───── Data excerpt
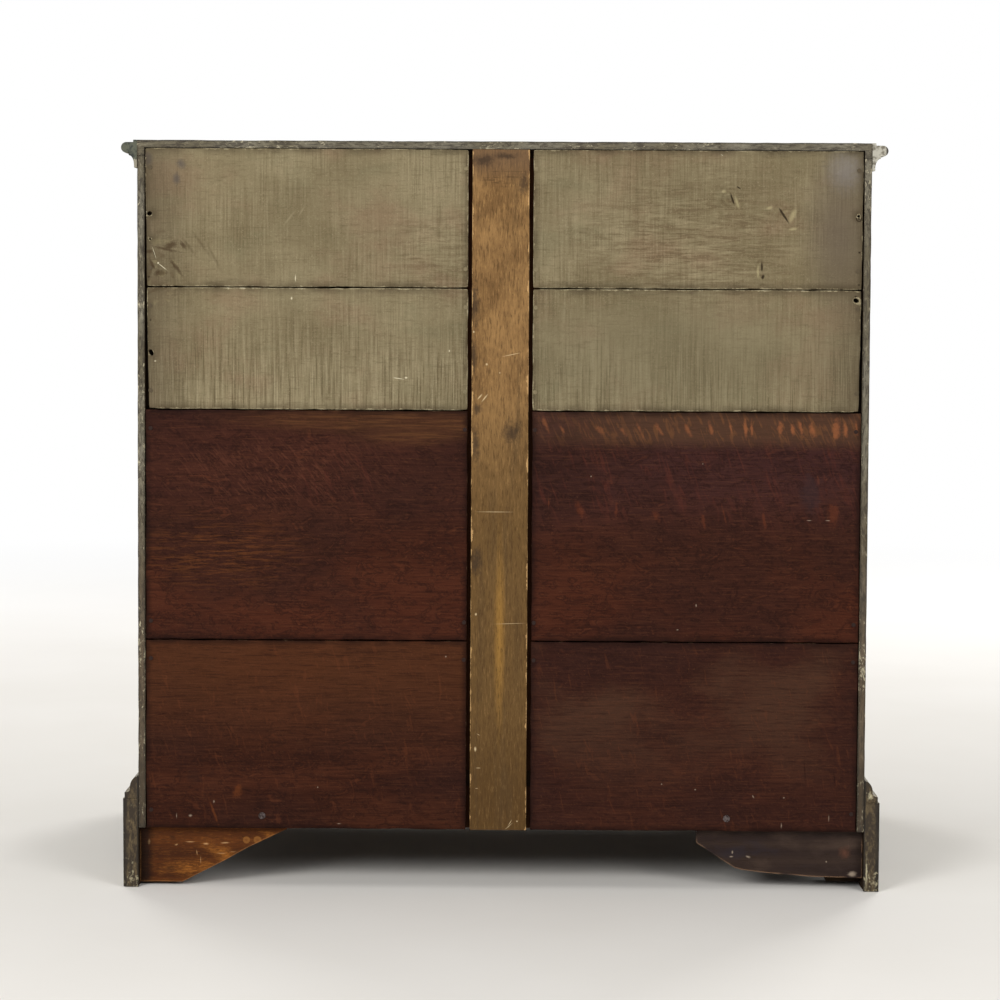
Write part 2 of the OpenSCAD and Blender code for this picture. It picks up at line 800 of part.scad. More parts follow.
module drawer_back(open) {
    left = box_left(open);
    right = box_right(open);
    low = back_low(open);
    high = back_high(open);
    back_face_y = drawer_end_y - drawer_back_t;
    color(plain_oak) difference() {
        block([left, back_face_y, low], [right, drawer_end_y, high]);
        for (x = [left - over, right - drawer_side_t - joint_play])
            translate([x, back_face_y, low])
                along_x(drawer_side_t + joint_play + over) tails(drawer_back_t, high - low, joint_play);
    }
}

module drawer_bottom(open) {
    reach = drawer_side_t - groove_d;
    color(plain_oak) block(
        [box_left(open) + reach, front_y + front_in - groove_d, bottom_low(open)],
        [box_right(open) - reach, drawer_end_y, bottom_low(open) + drawer_bottom_t]);
}

// Handles

// Round plate, drawn as radius and distance from the drawer front
module rose() {
    hole = shank_r + shank_play;
    rotate([90, 0, 0]) rotate_extrude() polygon(concat(
        [[hole, 0], [rose_r, 0]],
        arc(rose_r - rose_rim, 0, rose_rim, rose_t, rim_turn, 90),
        [[rose_r - rose_rim - rose_t / 2, rose_t * 3 / 4], [hole, rose_t * 3 / 4]]));
}

// Post with a round head, bored along X for the bail, its shank through the drawer front
module post() {
    seat = rose_t * 3 / 4 + collar_gap;
    inner = front_in + lip_t + lip_seat + nut_t + shank_end;
    difference() {
        rotate([90, seam_turn, 0]) union() {
            translate([0, 0, pivot_out]) sphere(head_r);
            translate([0, 0, seat]) cylinder(h = pivot_out - seat, r = neck_r);
            translate([0, 0, seat]) cylinder(h = collar_h, r1 = collar_r, r2 = neck_r);
            translate([0, 0, -inner]) cylinder(h = inner + seat + over, r = shank_r);
        }
        translate([-head_r - over, -pivot_out, 0]) rotate([0, 90, 0])
            cylinder(h = 2 * (head_r + over), r = bail_pin_r + pin_play, $fn = rod_fn);
    }
}

module nut() {
    rotate([-90, 0, 0]) difference() {
        cylinder(h = nut_t, r = nut_r, $fn = 6);
        translate([0, 0, -over]) cylinder(h = nut_t + 2 * over, r = shank_r + pin_play, $fn = rod_fn);
    }
}

// Plates, posts and nuts of the handles on one drawer
module handle_posts(open, handles) {
    color(brass)
        for (x = handles, side_x = [-1, 1] * post_spacing / 2)
            translate([x + side_x, face_y, mid_z(open)]) {
                rose();
                post();
                translate([0, lip_t + lip_seat + front_in, 0]) nut();
            }
}

// Bend of the rod in the plane of the bail
module bend(radius, from, to) {
    rotate([90, 0, 0]) rotate([0, 0, from]) rotate_extrude(angle = to - from)
        translate([radius, 0]) circle(rod_r, $fn = rod_fn);
}

// Right half of a bail, its pivot axis along X at the origin
module half_bail() {
    post_x = post_spacing / 2;
    neck_x = post_x + head_r + neck_gap;
    first_x = neck_x + swan_r;
    arm_x = first_x + 2 * swan_r;
    arm_low = bow_r - bail_drop;
    translate([post_x - head_r - pin_end, 0, 0]) rotate([0, 90, 0])
        cylinder(h = neck_x - post_x + head_r + pin_end, r = bail_pin_r, $fn = rod_fn);
    translate([neck_x, 0, swan_r]) bend(swan_r, -90, 0);
    translate([first_x + swan_r, 0, swan_r]) bend(swan_r, 0, 180);
    translate([arm_x, 0, arm_low]) cylinder(h = swan_r - arm_low, r = rod_r, $fn = rod_fn);
    translate([arm_x - bow_r, 0, arm_low]) bend(bow_r, -90, 0);
    translate([0, 0, -bail_drop]) rotate([0, 90, 0])
        cylinder(h = arm_x - bow_r, r = rod_r, $fn = rod_fn);
}

// Grip that swells towards its middle, turned about the rod
module swelling() {
    curve_r = (pow(swell_w / 2, 2) + pow(swell_r, 2)) / (2 * swell_r);
    rotate([0, 90, 0]) rotate_extrude() intersection() {
        translate([swell_r - curve_r, 0]) circle(curve_r, $fn = 180);
        translate([0, -swell_w / 2]) square([swell_r + over, swell_w]);
    }
}

module bail(x, open) {
    color(brass) translate([x, pivot_y, mid_z(open)]) union() {
        half_bail();
        mirror([1, 0, 0]) half_bail();
        translate([0, 0, -bail_drop]) swelling();
    }
}

// Handles of the short and the long drawers
left_handle = [-handle_x];
right_handle = [handle_x];
both_handles = [-handle_x, handle_x];

module top_left_drawer_front() { drawer_front(top_left_open, left_handle); }
module top_left_drawer_sides() { drawer_sides(top_left_open); }
module top_left_drawer_back() { drawer_back(top_left_open); }
module top_left_drawer_bottom() { drawer_bottom(top_left_open); }
module top_left_handle_posts() { handle_posts(top_left_open, left_handle); }
module top_left_bail() { bail(-handle_x, top_left_open); }

module top_right_drawer_front() { drawer_front(top_right_open, right_handle); }
module top_right_drawer_sides() { drawer_sides(top_right_open); }
module top_right_drawer_back() { drawer_back(top_right_open); }
module top_right_drawer_bottom() { drawer_bottom(top_right_open); }
module top_right_handle_posts() { handle_posts(top_right_open, right_handle); }
module top_right_bail() { bail(handle_x, top_right_open); }

module upper_drawer_front() { drawer_front(upper_open, both_handles); }
module upper_drawer_sides() { drawer_sides(upper_open); }
module upper_drawer_back() { drawer_back(upper_open); }
module upper_drawer_bottom() { drawer_bottom(upper_open); }
module upper_handle_posts() { handle_posts(upper_open, both_handles); }
module upper_left_bail() { bail(-handle_x, upper_open); }
module upper_right_bail() { bail(handle_x, upper_open); }

module middle_drawer_front() { drawer_front(middle_open, both_handles); }
module middle_drawer_sides() { drawer_sides(middle_open); }
module middle_drawer_back() { drawer_back(middle_open); }
module middle_drawer_bottom() { drawer_bottom(middle_open); }
module middle_handle_posts() { handle_posts(middle_open, both_handles); }
module middle_left_bail() { bail(-handle_x, middle_open); }
module middle_right_bail() { bail(handle_x, middle_open); }

module lower_drawer_front() { drawer_front(lower_open, both_handles); }
module lower_drawer_sides() { drawer_sides(lower_open); }
module lower_drawer_back() { drawer_back(lower_open); }
module lower_drawer_bottom() { drawer_bottom(lower_open); }
module lower_handle_posts() { handle_posts(lower_open, both_handles); }
module lower_left_bail() { bail(-handle_x, lower_open); }
module lower_right_bail() { bail(handle_x, lower_open); }

top_board();
left_side();
right_side();
bottom_board();
front_rails();
drawer_partition();
drawer_runners();
drawer_kickers();
dust_boards();
top_moulding_front();
top_moulding_left();
top_moulding_right();
base_moulding_front();
base_moulding_left();
base_moulding_right();
plinth_front();
plinth_left();
plinth_right();
left_rear_bracket();
right_rear_bracket();
foot_blocks();
left_upper_backboards();
left_lower_backboards();
right_upper_backboards();
right_lower_backboards();
back_muntin();
back_fixings();
top_left_drawer_front();
top_left_drawer_sides();
top_left_drawer_back();
top_left_drawer_bottom();
top_left_handle_posts();
top_left_bail();
top_right_drawer_front();
top_right_drawer_sides();
top_right_drawer_back();
top_right_drawer_bottom();
top_right_handle_posts();
top_right_bail();
upper_drawer_front();
upper_drawer_sides();
upper_drawer_back();
upper_drawer_bottom();
upper_handle_posts();
upper_left_bail();
upper_right_bail();
middle_drawer_front();
middle_drawer_sides();
middle_drawer_back();
middle_drawer_bottom();
middle_handle_posts();
middle_left_bail();
middle_right_bail();
lower_drawer_front();
lower_drawer_sides();
lower_drawer_back();
lower_drawer_bottom();
lower_handle_posts();
lower_left_bail();
lower_right_bail();
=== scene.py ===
# %% [markdown]
# # An old chest of drawers, seen from behind
# The construction comes from the CAD model, which is loaded as a fixed frame. This script gives every
# surface its finish, softens the edges that two centuries of use have worn, and adds the small marks
# that the photograph shows. The photograph looks at the back, so that is where most of the work goes.

# %% Load the frame
import json
import math

import bmesh
import bpy
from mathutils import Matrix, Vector, noise

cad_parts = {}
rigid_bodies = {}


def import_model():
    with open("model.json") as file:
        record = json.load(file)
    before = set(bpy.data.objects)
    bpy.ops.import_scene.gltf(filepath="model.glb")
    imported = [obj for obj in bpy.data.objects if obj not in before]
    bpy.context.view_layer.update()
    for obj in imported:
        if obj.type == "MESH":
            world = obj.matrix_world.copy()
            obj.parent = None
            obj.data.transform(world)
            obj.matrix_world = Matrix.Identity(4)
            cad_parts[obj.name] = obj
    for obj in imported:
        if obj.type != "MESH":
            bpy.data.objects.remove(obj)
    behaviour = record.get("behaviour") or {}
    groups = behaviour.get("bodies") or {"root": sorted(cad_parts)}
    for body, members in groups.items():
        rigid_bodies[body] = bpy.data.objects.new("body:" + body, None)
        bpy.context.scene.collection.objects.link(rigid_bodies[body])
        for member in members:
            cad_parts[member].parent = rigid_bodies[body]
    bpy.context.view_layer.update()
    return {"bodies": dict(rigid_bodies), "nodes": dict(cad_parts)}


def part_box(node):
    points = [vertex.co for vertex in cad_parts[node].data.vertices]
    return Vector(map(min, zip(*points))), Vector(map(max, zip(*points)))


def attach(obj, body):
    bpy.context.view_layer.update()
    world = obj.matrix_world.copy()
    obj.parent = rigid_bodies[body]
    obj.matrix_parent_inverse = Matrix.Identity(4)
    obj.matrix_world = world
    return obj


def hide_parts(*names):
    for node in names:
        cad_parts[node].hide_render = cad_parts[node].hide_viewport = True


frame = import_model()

# %% [markdown]
# ## Camera
# The photograph was taken from about 3 m behind the chest, at four fifths of its height, with the
# camera tipped down slightly. The frame was then cropped, which a small lens shift repeats. Distances
# are in metres, angles in degrees.

# %% Camera
BACK_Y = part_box("right_side")[1][1]
CAMERA_DISTANCE = 3.05
CAMERA_HEIGHT = 0.77
CAMERA_X = -0.0145
CAMERA_TILT = 2.7
CAMERA_ROLL = -0.3
CAMERA_TURN = 0.36
FOCAL_PIXELS = 2352
SENSOR_WIDTH = 36
PICTURE_PIXELS = 1000
SHIFT_PIXELS = -88

bpy.ops.object.camera_add(
    location=(CAMERA_X, BACK_Y + CAMERA_DISTANCE, CAMERA_HEIGHT),
    rotation=[math.radians(a) for a in (90 - CAMERA_TILT, CAMERA_ROLL, 180 + CAMERA_TURN)],
)
camera = bpy.context.object
camera.data.sensor_width = SENSOR_WIDTH
camera.data.lens = FOCAL_PIXELS / PICTURE_PIXELS * SENSOR_WIDTH
camera.data.shift_y = SHIFT_PIXELS / PICTURE_PIXELS
bpy.context.scene.camera = camera
bpy.context.scene.view_settings.view_transform = "Standard"
print("Lens:", round(camera.data.lens, 1), "mm")

# %% [markdown]
# ## Writing shaders as sums
# A material is a tree of small nodes. They could be added and linked one by one, but a sum is easier to
# read. A Wire is a node's output that can be added and multiplied, and a Tree adds any node and joins
# what goes into it. Colours go through Mix nodes, because a Math node would turn a colour grey.

# %% Wires
class Wire:
    """The output of a node, which Python's arithmetic can use."""

    def __init__(self, owner, socket):
        self.owner = owner
        self.socket = socket

    def math(self, operation, *values):
        """Adds a Math node with these values or wires as its inputs."""
        return self.owner.add("ShaderNodeMath", {"operation": operation}, dict(enumerate(values)))

    def __add__(self, other):
        return self.math("ADD", self, other)

    def __sub__(self, other):
        return self.math("SUBTRACT", self, other)

    def __rsub__(self, other):
        return self.math("SUBTRACT", other, self)

    def __mul__(self, other):
        return self.math("MULTIPLY", self, other)

    def __abs__(self):
        return self.math("ABSOLUTE", self)

    __radd__ = __add__
    __rmul__ = __mul__

    def larger(self, other):
        return self.math("MAXIMUM", self, other)

    def step(self, low, high):
        """Rises smoothly from 0 at low to 1 at high."""
        inputs = {"Value": self, "From Min": low, "From Max": high}
        return self.owner.add("ShaderNodeMapRange", {"interpolation_type": "SMOOTHSTEP"}, inputs)


print("Wires can be added, subtracted, multiplied, compared and stepped")

# %% [markdown]
# The world has a tree of nodes just as a material has, so one class serves both. Its one method takes a
# node's type, its settings and its inputs, and everything that follows is built with it.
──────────
● **Short exercise**: In the listing above, locate each line with "context" and copy it.

● **Output of the exercise**:
    bpy.context.view_layer.update()
        bpy.context.scene.collection.objects.link(rigid_bodies[body])
    bpy.context.view_layer.update()
    bpy.context.view_layer.update()
camera = bpy.context.object
bpy.context.scene.camera = camera
bpy.context.scene.view_settings.view_transform = "Standard"